# EXERCISE:
Beneath this instruction is a block of data; output from it exactly the lines that run from the one containing "What OpenSCAD source" through the one containing "floor_t = 3.5; // [3:0.1:5]", inclusive.

>> BEGIN THE INPUT

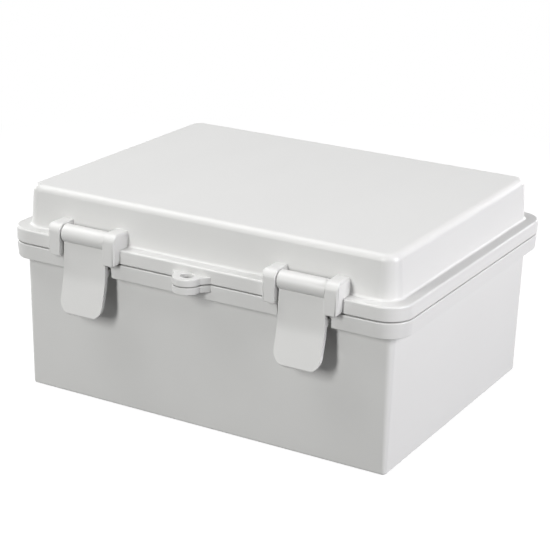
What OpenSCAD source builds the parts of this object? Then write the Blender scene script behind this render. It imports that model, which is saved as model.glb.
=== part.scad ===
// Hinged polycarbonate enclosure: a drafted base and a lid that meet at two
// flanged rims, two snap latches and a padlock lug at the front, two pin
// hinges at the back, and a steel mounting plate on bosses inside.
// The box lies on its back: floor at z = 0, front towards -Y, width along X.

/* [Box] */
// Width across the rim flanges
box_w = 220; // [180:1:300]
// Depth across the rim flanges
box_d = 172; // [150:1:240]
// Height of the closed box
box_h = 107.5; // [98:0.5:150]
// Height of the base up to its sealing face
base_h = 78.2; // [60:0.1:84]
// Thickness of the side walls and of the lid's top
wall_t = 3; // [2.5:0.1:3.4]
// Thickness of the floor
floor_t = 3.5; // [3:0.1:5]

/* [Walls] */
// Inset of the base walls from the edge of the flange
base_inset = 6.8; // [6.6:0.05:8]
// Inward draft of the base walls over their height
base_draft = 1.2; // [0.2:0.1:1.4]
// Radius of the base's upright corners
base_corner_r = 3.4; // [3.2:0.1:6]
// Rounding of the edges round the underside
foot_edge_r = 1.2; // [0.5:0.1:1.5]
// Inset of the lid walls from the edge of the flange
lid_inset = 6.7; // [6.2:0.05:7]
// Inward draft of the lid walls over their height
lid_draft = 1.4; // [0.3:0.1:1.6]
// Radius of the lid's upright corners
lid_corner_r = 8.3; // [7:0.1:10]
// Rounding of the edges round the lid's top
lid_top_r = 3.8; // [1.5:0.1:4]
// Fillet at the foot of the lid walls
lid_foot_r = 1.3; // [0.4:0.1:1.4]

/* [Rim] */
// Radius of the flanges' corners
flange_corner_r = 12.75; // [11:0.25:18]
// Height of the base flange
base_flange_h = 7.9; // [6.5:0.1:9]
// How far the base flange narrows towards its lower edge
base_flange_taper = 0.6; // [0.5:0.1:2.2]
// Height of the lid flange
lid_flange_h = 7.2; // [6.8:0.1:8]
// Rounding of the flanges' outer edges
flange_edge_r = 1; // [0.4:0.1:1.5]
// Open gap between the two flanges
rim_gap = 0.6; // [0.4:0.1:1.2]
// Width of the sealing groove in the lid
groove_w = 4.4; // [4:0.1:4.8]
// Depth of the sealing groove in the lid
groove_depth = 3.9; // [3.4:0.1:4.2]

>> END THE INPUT
>> BEGIN THE INPUT

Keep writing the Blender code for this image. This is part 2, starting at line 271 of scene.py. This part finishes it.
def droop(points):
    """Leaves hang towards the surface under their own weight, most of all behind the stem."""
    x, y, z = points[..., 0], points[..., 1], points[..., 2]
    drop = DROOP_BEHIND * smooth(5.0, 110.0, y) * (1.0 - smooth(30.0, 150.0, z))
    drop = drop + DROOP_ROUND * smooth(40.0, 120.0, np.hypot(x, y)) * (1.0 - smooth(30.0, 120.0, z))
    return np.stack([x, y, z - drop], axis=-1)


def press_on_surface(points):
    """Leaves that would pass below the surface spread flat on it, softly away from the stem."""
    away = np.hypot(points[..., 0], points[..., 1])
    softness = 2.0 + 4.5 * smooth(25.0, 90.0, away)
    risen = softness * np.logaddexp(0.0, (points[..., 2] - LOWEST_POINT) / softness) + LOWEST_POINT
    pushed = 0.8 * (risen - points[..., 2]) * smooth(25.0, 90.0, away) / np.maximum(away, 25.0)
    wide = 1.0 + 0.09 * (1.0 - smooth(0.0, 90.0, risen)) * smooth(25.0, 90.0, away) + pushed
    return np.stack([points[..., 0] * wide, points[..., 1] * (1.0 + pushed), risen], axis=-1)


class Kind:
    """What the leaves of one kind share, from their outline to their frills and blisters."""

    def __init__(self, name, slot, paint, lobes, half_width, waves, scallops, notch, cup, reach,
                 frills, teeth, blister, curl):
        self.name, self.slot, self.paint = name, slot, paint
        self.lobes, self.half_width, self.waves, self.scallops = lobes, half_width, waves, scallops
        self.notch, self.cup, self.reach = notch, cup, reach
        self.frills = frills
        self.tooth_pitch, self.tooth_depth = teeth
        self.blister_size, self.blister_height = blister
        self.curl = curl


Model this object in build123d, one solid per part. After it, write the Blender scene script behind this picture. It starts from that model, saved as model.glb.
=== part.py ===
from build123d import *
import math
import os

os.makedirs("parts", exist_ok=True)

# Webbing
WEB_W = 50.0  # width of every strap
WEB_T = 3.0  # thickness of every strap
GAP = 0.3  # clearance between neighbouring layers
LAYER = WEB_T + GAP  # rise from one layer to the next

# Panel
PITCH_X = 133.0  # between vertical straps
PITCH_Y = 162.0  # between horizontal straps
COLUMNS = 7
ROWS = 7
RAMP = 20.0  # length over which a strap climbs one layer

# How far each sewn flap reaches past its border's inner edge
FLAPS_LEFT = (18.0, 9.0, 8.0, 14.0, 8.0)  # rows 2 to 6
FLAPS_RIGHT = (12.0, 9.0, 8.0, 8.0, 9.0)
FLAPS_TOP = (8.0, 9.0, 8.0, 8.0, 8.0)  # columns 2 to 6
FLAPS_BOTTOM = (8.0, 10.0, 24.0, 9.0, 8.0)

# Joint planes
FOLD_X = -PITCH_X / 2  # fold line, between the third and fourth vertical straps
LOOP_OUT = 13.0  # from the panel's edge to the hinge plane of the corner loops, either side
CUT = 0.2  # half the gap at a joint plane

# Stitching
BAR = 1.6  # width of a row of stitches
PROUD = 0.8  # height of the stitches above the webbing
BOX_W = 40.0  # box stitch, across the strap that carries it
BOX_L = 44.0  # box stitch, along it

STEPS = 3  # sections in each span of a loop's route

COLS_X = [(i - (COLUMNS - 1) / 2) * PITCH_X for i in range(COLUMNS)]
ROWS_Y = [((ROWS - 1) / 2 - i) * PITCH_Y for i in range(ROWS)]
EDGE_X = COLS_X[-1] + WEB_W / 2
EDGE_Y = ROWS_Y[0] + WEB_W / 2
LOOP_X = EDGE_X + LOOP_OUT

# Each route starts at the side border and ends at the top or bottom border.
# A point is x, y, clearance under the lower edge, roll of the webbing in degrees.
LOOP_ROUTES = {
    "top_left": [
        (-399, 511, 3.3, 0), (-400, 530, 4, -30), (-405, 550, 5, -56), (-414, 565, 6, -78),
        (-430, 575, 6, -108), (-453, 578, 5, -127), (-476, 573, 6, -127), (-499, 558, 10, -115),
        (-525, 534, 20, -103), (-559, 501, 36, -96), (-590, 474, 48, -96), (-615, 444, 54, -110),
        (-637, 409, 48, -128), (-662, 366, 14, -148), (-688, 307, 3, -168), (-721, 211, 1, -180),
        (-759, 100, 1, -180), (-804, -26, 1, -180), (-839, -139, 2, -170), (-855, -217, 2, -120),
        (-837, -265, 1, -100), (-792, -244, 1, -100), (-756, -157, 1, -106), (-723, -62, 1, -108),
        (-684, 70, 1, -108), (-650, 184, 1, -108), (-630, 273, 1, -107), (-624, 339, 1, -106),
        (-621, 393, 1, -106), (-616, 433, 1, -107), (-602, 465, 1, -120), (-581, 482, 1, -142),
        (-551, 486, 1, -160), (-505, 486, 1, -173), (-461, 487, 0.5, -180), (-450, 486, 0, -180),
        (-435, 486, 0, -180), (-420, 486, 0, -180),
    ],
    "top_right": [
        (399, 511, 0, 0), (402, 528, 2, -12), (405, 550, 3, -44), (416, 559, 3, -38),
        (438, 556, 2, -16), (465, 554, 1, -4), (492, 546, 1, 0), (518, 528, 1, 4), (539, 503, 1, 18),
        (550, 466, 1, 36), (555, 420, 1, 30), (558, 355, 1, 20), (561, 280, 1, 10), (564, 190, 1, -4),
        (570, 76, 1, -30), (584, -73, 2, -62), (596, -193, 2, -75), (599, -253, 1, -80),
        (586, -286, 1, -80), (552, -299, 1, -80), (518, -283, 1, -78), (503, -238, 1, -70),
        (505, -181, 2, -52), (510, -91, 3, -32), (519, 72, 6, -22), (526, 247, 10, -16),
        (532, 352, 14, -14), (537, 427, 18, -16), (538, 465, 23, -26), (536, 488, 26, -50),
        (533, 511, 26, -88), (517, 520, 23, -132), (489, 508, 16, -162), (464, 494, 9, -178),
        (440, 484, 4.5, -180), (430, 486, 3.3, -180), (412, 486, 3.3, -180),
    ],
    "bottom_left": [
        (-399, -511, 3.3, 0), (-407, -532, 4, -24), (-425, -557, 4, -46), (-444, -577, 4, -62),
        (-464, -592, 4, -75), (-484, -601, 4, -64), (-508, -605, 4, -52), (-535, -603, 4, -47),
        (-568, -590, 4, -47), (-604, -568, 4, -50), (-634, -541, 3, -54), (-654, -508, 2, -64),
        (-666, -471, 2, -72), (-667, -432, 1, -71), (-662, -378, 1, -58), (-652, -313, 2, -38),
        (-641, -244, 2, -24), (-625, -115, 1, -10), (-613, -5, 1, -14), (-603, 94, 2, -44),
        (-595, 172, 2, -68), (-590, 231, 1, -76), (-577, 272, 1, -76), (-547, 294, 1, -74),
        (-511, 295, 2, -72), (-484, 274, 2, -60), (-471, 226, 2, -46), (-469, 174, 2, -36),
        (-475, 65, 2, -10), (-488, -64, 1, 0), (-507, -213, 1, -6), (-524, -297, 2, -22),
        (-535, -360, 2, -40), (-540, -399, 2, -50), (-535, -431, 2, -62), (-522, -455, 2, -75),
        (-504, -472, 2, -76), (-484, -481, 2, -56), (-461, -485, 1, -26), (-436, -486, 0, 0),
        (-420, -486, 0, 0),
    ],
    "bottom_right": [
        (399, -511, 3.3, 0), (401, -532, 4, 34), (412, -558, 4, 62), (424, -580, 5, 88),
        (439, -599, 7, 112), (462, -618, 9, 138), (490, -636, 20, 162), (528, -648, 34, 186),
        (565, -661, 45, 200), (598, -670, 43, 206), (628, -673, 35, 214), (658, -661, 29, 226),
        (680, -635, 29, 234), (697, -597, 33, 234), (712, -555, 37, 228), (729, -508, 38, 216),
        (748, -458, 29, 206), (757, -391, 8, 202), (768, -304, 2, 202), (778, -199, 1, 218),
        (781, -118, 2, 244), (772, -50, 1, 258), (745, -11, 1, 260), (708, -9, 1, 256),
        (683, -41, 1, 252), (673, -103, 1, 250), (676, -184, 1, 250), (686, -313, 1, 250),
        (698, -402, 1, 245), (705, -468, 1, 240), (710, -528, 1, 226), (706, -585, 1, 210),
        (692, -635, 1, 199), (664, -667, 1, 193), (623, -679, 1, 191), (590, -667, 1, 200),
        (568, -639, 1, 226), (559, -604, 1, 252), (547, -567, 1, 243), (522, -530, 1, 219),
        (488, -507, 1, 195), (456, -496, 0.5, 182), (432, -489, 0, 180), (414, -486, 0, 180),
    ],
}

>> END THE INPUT

# RESPONSE TO THIS TASK:
What OpenSCAD source builds the parts of this object? Then write the Blender scene script behind this render. It imports that model, which is saved as model.glb.
=== part.scad ===
// Hinged polycarbonate enclosure: a drafted base and a lid that meet at two
// flanged rims, two snap latches and a padlock lug at the front, two pin
// hinges at the back, and a steel mounting plate on bosses inside.
// The box lies on its back: floor at z = 0, front towards -Y, width along X.

/* [Box] */
// Width across the rim flanges
box_w = 220; // [180:1:300]
// Depth across the rim flanges
box_d = 172; // [150:1:240]
// Height of the closed box
box_h = 107.5; // [98:0.5:150]
// Height of the base up to its sealing face
base_h = 78.2; // [60:0.1:84]
// Thickness of the side walls and of the lid's top
wall_t = 3; // [2.5:0.1:3.4]
// Thickness of the floor
floor_t = 3.5; // [3:0.1:5]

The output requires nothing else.